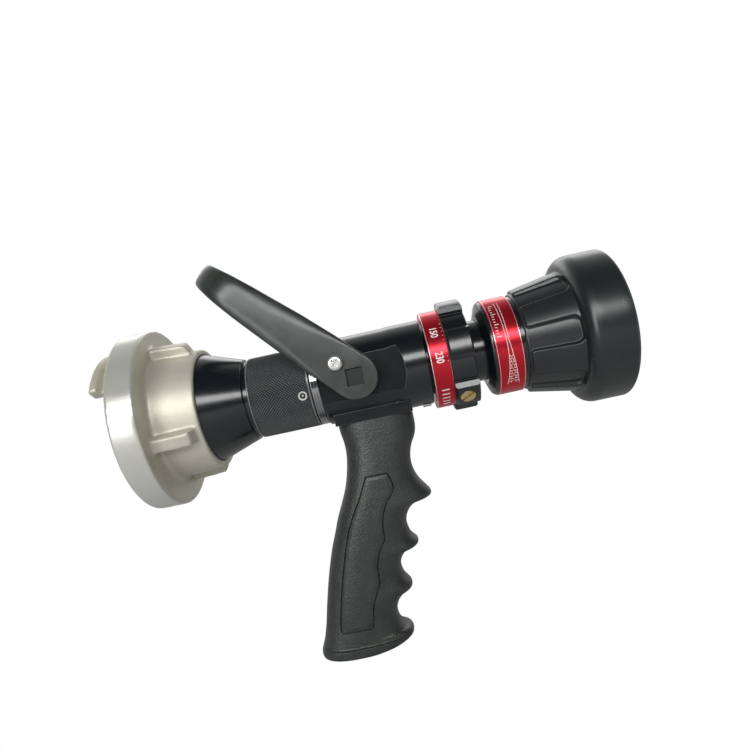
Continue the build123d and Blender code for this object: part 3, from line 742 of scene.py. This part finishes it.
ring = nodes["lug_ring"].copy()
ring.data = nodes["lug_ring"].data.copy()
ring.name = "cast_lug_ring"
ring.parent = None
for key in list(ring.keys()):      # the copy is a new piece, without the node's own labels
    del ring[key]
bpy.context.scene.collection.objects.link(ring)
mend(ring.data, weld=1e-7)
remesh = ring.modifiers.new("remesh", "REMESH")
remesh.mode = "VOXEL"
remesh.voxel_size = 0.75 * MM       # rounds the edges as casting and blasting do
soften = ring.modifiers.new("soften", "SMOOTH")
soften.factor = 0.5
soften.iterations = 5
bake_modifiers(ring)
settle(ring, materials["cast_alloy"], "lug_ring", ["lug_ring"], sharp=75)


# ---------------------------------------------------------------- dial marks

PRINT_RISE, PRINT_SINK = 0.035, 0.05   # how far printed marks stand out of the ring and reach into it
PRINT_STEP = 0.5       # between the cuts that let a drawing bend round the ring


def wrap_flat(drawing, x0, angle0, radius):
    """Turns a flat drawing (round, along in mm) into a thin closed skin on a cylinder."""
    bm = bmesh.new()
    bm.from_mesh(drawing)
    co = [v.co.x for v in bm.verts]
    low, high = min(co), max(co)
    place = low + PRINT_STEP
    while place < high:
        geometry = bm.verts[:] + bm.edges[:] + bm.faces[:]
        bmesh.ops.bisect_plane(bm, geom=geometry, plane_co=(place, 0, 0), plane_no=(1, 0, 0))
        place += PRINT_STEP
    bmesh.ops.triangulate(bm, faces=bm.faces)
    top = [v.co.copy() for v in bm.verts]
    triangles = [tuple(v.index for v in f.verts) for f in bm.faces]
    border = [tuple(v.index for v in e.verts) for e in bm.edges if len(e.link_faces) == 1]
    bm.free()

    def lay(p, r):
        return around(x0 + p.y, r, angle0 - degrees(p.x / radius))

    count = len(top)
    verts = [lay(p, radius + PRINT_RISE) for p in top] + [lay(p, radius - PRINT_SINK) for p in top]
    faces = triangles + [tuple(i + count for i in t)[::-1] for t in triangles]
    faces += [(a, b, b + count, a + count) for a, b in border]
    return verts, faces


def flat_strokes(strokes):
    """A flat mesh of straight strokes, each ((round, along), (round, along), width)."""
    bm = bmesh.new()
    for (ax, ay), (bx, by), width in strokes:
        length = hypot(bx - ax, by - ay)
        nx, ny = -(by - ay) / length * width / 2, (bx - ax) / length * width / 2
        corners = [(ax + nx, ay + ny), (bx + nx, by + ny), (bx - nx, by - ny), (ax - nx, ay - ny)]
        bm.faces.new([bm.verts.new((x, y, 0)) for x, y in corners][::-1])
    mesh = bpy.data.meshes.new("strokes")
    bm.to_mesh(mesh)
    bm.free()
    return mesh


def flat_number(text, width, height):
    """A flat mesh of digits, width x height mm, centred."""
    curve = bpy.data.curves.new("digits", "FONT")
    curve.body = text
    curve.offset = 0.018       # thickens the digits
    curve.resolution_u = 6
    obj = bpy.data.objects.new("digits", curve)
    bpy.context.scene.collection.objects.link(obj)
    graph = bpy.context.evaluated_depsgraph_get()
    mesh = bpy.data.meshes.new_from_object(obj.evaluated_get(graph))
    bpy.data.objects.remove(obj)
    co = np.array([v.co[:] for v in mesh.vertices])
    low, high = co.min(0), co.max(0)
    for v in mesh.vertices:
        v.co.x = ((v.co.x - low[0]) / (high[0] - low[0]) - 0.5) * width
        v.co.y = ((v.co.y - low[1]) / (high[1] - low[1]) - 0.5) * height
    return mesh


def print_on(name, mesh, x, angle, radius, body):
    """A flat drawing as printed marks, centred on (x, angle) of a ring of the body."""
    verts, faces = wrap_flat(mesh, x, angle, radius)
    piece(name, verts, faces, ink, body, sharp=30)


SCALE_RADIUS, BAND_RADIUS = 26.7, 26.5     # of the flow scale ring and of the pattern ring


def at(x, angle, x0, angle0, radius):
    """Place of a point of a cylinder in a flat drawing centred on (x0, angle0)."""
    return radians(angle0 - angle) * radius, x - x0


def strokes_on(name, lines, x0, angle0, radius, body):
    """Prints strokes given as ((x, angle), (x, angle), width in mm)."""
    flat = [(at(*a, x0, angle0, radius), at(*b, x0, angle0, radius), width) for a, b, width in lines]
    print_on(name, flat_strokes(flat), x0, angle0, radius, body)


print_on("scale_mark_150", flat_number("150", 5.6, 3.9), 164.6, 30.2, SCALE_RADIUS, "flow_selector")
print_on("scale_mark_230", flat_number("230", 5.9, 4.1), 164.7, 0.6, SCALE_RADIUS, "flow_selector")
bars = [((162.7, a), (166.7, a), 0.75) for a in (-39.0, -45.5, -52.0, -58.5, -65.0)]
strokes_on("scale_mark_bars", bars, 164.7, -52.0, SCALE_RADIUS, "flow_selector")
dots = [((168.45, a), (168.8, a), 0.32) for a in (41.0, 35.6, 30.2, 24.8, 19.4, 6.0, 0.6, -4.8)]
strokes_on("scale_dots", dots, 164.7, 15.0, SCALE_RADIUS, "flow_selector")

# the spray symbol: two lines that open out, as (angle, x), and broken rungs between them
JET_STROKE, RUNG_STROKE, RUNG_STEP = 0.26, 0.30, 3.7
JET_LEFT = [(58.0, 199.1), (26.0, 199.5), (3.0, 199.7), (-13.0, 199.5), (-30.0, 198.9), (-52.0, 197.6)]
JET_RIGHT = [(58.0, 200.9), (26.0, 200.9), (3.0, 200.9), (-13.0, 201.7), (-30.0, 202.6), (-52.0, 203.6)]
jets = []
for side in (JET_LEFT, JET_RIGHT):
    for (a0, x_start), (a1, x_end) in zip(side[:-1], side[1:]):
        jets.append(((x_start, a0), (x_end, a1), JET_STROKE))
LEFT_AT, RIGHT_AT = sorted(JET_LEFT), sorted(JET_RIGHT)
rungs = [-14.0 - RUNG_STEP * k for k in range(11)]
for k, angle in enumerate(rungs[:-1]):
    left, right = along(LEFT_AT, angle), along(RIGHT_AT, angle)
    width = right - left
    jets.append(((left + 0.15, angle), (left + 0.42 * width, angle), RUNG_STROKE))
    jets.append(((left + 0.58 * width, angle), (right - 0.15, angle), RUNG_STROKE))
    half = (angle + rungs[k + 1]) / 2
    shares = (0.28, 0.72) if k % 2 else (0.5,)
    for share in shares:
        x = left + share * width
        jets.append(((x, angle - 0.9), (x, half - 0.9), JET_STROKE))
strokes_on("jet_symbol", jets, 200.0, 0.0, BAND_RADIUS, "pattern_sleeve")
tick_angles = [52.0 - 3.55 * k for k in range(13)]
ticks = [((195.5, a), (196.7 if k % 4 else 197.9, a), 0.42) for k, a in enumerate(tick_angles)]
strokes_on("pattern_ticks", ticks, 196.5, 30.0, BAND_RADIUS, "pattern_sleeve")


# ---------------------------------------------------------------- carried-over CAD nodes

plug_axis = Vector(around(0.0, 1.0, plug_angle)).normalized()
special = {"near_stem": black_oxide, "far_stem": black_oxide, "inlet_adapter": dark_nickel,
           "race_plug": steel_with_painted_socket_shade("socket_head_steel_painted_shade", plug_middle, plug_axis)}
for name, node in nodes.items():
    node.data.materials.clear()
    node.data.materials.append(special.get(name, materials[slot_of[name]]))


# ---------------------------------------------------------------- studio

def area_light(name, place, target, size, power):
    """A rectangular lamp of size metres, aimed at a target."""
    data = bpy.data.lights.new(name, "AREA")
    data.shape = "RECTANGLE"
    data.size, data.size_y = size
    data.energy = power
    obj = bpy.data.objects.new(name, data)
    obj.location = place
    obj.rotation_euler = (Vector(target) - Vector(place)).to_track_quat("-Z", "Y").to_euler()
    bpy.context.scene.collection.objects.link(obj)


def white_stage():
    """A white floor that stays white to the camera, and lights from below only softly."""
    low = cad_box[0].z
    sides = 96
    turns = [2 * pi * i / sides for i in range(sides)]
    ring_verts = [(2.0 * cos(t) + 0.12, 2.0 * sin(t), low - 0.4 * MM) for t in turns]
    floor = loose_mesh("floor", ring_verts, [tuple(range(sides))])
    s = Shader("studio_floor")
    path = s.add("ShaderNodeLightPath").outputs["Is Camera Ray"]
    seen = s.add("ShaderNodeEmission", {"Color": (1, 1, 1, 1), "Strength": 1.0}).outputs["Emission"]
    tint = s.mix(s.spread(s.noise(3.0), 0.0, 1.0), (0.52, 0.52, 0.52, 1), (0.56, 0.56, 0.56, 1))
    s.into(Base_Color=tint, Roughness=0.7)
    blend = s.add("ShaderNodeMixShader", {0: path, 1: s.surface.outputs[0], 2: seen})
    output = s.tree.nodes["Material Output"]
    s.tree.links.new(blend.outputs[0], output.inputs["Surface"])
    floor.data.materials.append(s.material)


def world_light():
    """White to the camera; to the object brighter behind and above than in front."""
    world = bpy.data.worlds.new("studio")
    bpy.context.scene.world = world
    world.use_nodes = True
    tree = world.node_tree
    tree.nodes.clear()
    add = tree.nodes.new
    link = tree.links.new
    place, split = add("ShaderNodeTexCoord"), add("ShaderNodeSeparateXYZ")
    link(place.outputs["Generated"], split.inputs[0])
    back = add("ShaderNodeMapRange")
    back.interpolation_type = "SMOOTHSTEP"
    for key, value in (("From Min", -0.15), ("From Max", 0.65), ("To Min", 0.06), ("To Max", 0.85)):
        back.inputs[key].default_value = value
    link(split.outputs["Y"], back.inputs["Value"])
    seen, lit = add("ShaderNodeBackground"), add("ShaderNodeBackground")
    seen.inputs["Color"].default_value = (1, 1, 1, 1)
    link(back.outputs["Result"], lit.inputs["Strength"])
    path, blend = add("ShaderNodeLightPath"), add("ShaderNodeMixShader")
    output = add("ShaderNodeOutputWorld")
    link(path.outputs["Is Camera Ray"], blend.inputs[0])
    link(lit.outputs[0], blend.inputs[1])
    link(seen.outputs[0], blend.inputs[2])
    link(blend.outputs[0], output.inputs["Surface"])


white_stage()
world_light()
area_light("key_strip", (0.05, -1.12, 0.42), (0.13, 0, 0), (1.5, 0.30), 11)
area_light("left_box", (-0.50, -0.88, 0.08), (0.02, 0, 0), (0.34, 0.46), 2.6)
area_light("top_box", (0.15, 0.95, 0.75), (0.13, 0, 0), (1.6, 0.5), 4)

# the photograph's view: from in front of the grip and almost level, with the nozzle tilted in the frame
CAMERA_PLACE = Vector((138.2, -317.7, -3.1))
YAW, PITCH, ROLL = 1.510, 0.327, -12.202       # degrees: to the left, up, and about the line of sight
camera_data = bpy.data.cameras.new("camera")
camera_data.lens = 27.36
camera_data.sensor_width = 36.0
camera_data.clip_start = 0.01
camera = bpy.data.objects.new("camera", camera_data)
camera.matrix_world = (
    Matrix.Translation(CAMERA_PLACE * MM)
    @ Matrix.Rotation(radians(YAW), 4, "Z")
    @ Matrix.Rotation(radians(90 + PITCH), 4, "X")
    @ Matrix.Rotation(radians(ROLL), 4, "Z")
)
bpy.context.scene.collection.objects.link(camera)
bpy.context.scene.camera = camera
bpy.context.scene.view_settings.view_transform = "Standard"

REQUIRED WORK —
Without changing anything, quote the lines from the top of the data to the line that contains "return verts, faces", including that line.

EXERCISE OUTPUT —
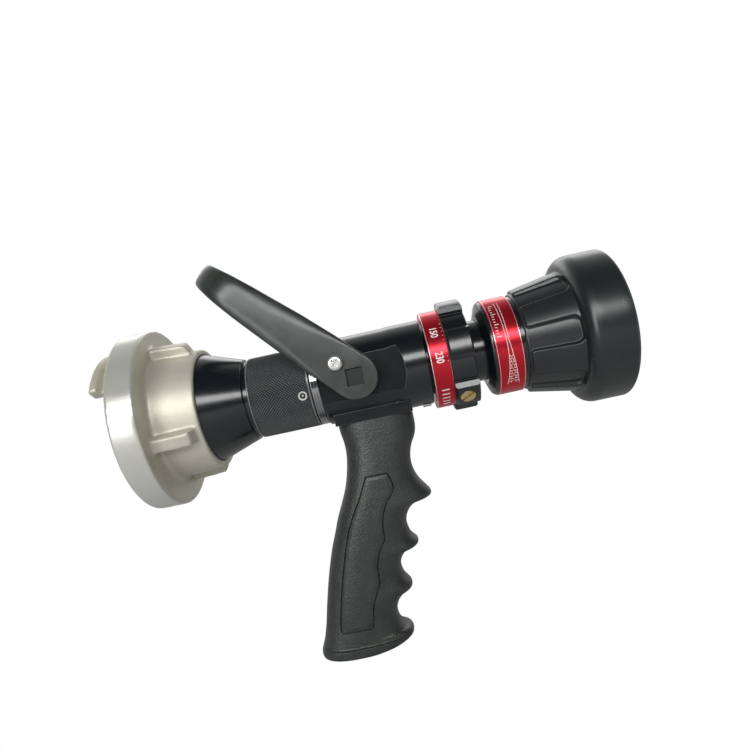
Continue the build123d and Blender code for this object: part 3, from line 742 of scene.py. This part finishes it.
ring = nodes["lug_ring"].copy()
ring.data = nodes["lug_ring"].data.copy()
ring.name = "cast_lug_ring"
ring.parent = None
for key in list(ring.keys()):      # the copy is a new piece, without the node's own labels
    del ring[key]
bpy.context.scene.collection.objects.link(ring)
mend(ring.data, weld=1e-7)
remesh = ring.modifiers.new("remesh", "REMESH")
remesh.mode = "VOXEL"
remesh.voxel_size = 0.75 * MM       # rounds the edges as casting and blasting do
soften = ring.modifiers.new("soften", "SMOOTH")
soften.factor = 0.5
soften.iterations = 5
bake_modifiers(ring)
settle(ring, materials["cast_alloy"], "lug_ring", ["lug_ring"], sharp=75)


# ---------------------------------------------------------------- dial marks

PRINT_RISE, PRINT_SINK = 0.035, 0.05   # how far printed marks stand out of the ring and reach into it
PRINT_STEP = 0.5       # between the cuts that let a drawing bend round the ring


def wrap_flat(drawing, x0, angle0, radius):
    """Turns a flat drawing (round, along in mm) into a thin closed skin on a cylinder."""
    bm = bmesh.new()
    bm.from_mesh(drawing)
    co = [v.co.x for v in bm.verts]
    low, high = min(co), max(co)
    place = low + PRINT_STEP
    while place < high:
        geometry = bm.verts[:] + bm.edges[:] + bm.faces[:]
        bmesh.ops.bisect_plane(bm, geom=geometry, plane_co=(place, 0, 0), plane_no=(1, 0, 0))
        place += PRINT_STEP
    bmesh.ops.triangulate(bm, faces=bm.faces)
    top = [v.co.copy() for v in bm.verts]
    triangles = [tuple(v.index for v in f.verts) for f in bm.faces]
    border = [tuple(v.index for v in e.verts) for e in bm.edges if len(e.link_faces) == 1]
    bm.free()

    def lay(p, r):
        return around(x0 + p.y, r, angle0 - degrees(p.x / radius))

    count = len(top)
    verts = [lay(p, radius + PRINT_RISE) for p in top] + [lay(p, radius - PRINT_SINK) for p in top]
    faces = triangles + [tuple(i + count for i in t)[::-1] for t in triangles]
    faces += [(a, b, b + count, a + count) for a, b in border]
    return verts, faces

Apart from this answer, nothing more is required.